The Gujarat High Court has ordered a fresh probe into one of the post-Godhra riot cases, eight years after the incident.
Justice Akil Kureshi has asked the Superintendent of Police, Ahmedabad Rural, to open a new inquiry into the February 28, 2002 rioting at Viramgam, in which three members of the minority community were killed and eight injured. The probe has to be completed in three months.
The court passed the order on a petition filed by Doshmohammad Bhatti, who claimed that the police had recorded the statement of only one eyewitness though there were more eyewitnesses to the attack.

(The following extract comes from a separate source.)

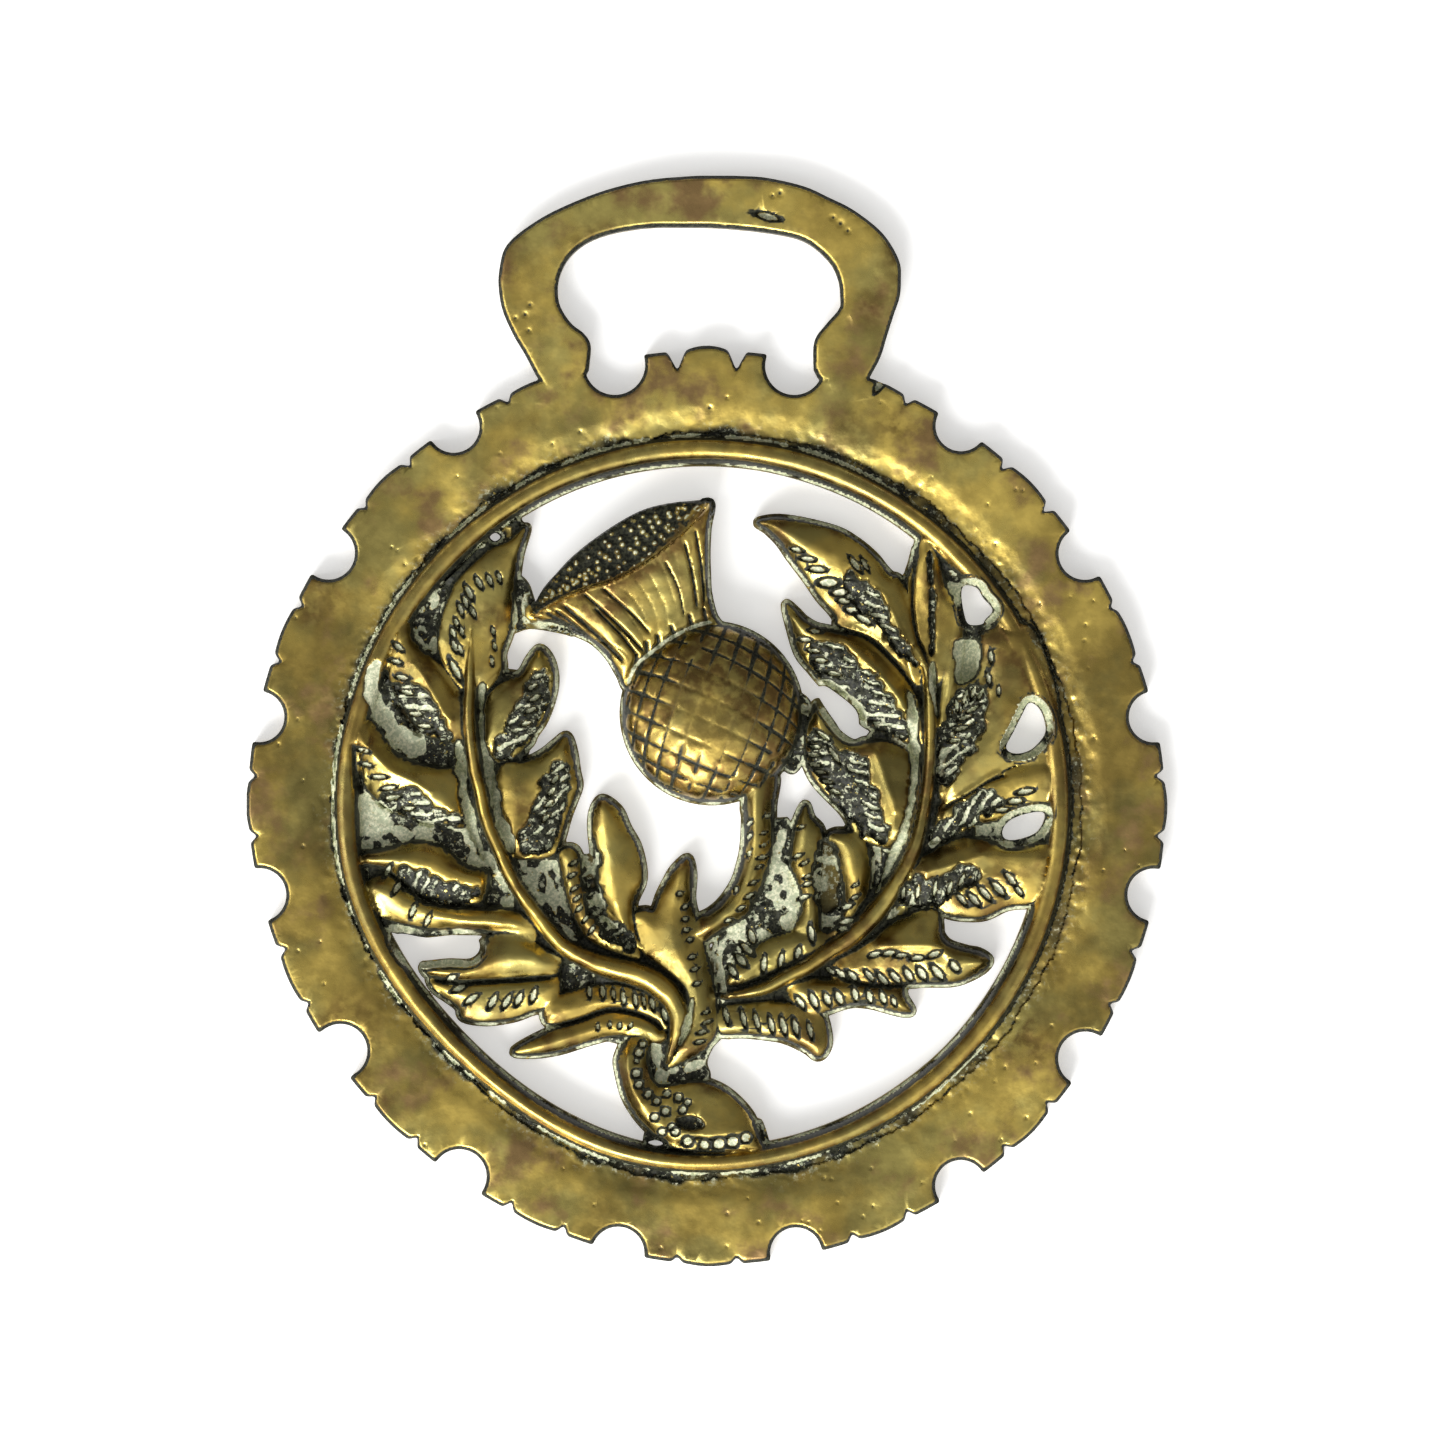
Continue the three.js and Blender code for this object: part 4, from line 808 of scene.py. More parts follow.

The police had investigated the case and filed a charge sheet against 10 persons. The trial began in the Viramgam Sessions Court in 2006. But Bhatti, claimed to be an eyewitness himself, filed an application in the court in January this year, demanding further investigation. After the Sessions Court rejected it, he moved the High Court.
“The assertions of the petitioner that there were other eyewitnesses need a closer examination. If there were other persons, as it is likely, whose testimony may throw some light on the manner in which the incident took place, such an angle should be probed further,” Justice Kureshi said.
Advocate-General pulled up
In another development, the High Court has pulled up Advocate-General Kamal Trivedi for the State government's failure to file an affidavit explaining its stand on the demand for a CBI investigation into the alleged fake encounter killing of Ishrat Jahan.
Though Mr. Trivedi had submitted before a Division Bench of Justices Jayant Patel and Abhilasha Kumari that the government was opposed to handing over the probe to the Central Bureau of Investigation, he was told to file an affidavit. But the government failed to do so within the stipulated period. Now it has promised to file an affidavit in a day or two.
The court has also wanted to know from the government whether it would agree to the reconstitution of the Special Investigation Team by taking in some officials of the Central investigating agencies.
The demand for a CBI inquiry was made separately by Shamima Kausar, mother of Ishrat Jahan, and Gopinath Pillai, father of Pranesh Pillai alias Javed Sheikh, who was also among those killed with Ishrat. The petitioners claimed that they did not expect the investigation by the Gujarat police to be impartial.